A rampant Hollywood theme could signal a coming war on wealth … America’s deindustrialization is becoming is real problem … NSA spying hasn’t ended…

The coming wealth wars … If you take a look at the science-fiction flicks inundating Hollywood right now, you’re not left with an uplifting picture of mankind’s future — think about the Mad Max, Planet of the Apes and Terminator resurrections, and newer films, like The Purge: Anarchy, The Hunger Games series and Elysium.

Each one depicts a world in which something is incredibly wrong — be it because the world has been plunged into complete chaos, or because government has become so totalitarian as to make it resemble a supervillain from a comic book.

To me, it says something poignant about society’s outlook: We just don’t have a whole lot of optimism about our future.

But for the moment, I’ll leave that alone. Perhaps humanity’s pessimism is nothing new; dystopian literature and films have been around for a while. What’s much more unsettling, though, is the narrative these newer dystopian films are telling with increasing frequency — which is if you have any amount of affluence, you’re inherently corrupt. As Jeff pointed out to me: This is a clear attack on wealth.

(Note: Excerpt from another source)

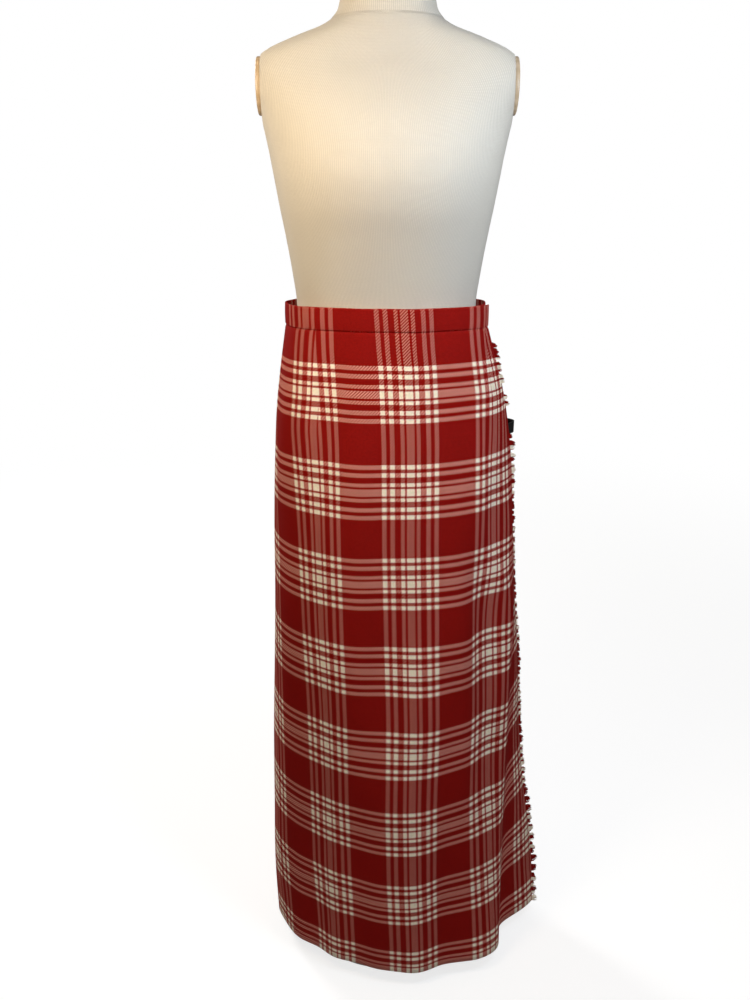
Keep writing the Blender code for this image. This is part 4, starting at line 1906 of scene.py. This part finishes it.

He had some other interesting thoughts about The Hunger Games’ message in particular, so I’ll let him take it from here:

Hollywood has a unique way of capturing the zeitgeist of the moment and returning it to us as entertainment — and often with an underlying message, if you’re paying attention.

To wit, I bring you The Hunger Games: Mockingjay, Part 2, the final in what has become a uniquely Hollywood numbering system — the four-part trilogy. I went to see it recently. If you are unfamiliar with this series, no worries; it was written for a teen audience, with teenaged heroes and heroines taking on the old folks who run the place. So on at least one level, it’s a generational war movie. On a more obvious level, it’s the story of a post-apocalyptic, post-civil war country (let’s call it America), where the districts (the remaining, habitable states) are suppressed under the tyrannical rule of The Capitol (no comment) — a freedom vs. oppression theme that would make it seem so very American.

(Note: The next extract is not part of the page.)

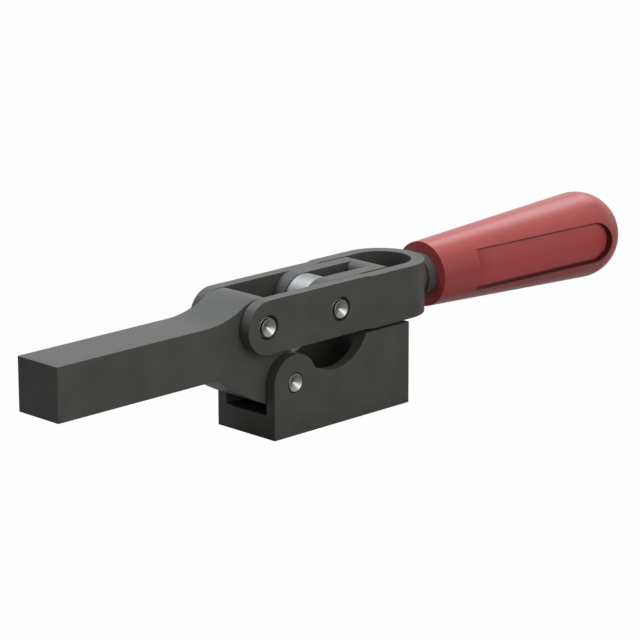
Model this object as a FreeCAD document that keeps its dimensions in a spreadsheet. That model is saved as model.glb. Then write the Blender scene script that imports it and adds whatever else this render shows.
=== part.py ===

But I saw a different theme emerging — the unmistakable attack on wealth, a very un-American theme that Hollywood often excels at when trying to make a larger point about Hollywood’s view of society.

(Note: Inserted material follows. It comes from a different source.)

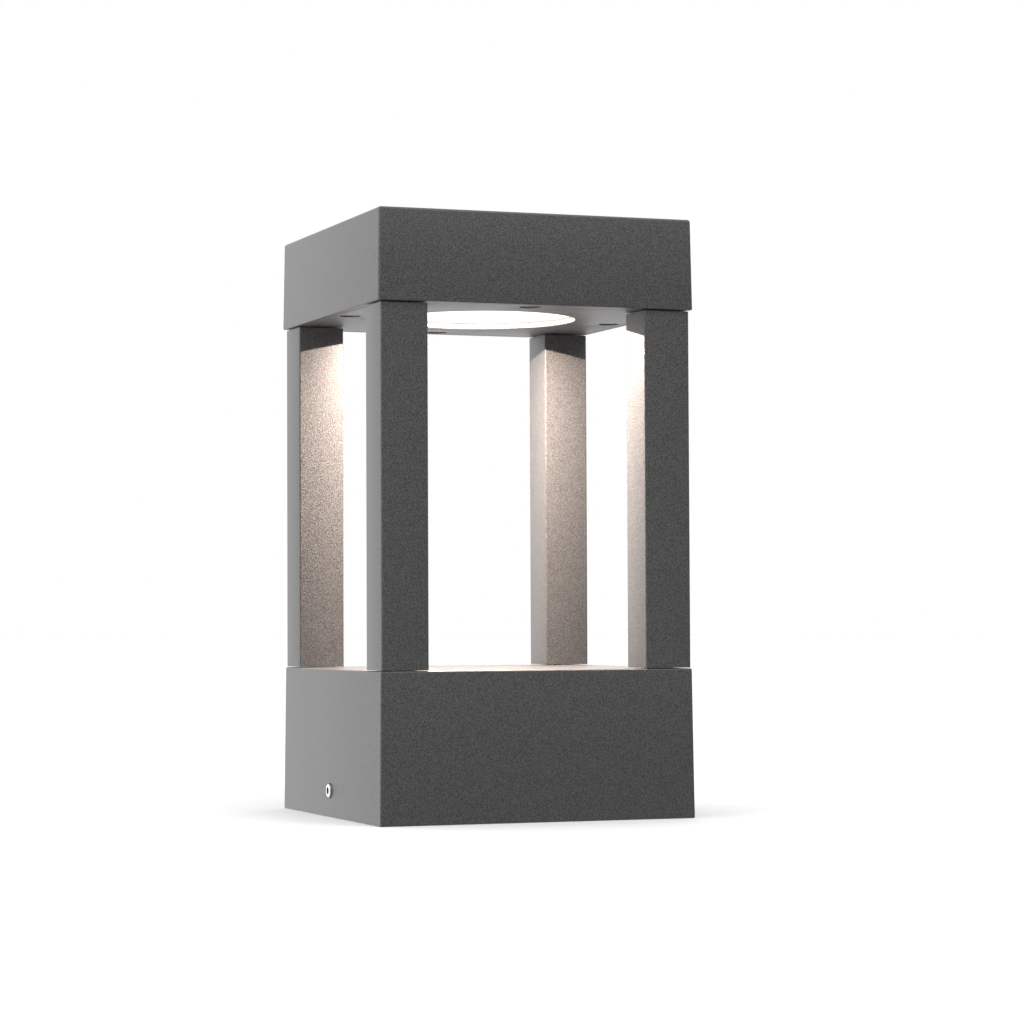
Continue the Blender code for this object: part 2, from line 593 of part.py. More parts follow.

The districts are largely poor — filled with factory workers, stonecutters, coal miners and the like, who are universally disheveled and living under the thumb of abusive, faceless peacekeepers dressed in pure white, save for their black-masked battle helmets. The Capitol, meanwhile, is a glitzy utopia, a futuristic skyline set against pristine, snowcapped mountains, and populated by a fashionable, well-to-do citizenry. Hunger Games heroes are poor; Hunger Games villains are wealthy. It’s the 99% vs. 1% theme that has captured the attention of idealistic youth and an American middle class that is backsliding these days, and which blames Wall Street and bankers for their plight.

In today’s America, business and wealth are villains. They’re demonized the same way the postwar generation demonized the red plague of communism.

In that way, The Hunger Games reflects one of the more troubling statistics to come out of America in recent years: A YouGov survey I came across the day after I saw Mockingjay, Part 2 reveals that 55% of Americans polled are down on capitalism and nearly half believe the government, not business, does a better job of lifting people out of poverty. Another YouGov poll reports that 36% of the millennial generation (those under 35) view socialism favorably — and that’s just three percentage points less than the millennials who view capitalism favorably.

To be clear, these are our leaders of tomorrow.

And in the context of “tomorrow,” there’s an even scarier statistic: 43% of millennial Democrats favor socialism over capitalism … and, worse, when you examine the breakdown of America’s voter base, the groups that lean Democratic will control the country in coming years.

So maybe The Hunger Games is more than just social commentary on today’s us vs. them mentality. Maybe it’s hinting at the future of wealth and government-imposed equality…

In some cases, that future is already here. To read our research on the latest income-redistribution scheme, click here.

Now let’s take a moment to turn to the Fed. Since we’re fast approaching the last Fed meeting of the year, I asked Jeff if he had any updates on the coming rate hike.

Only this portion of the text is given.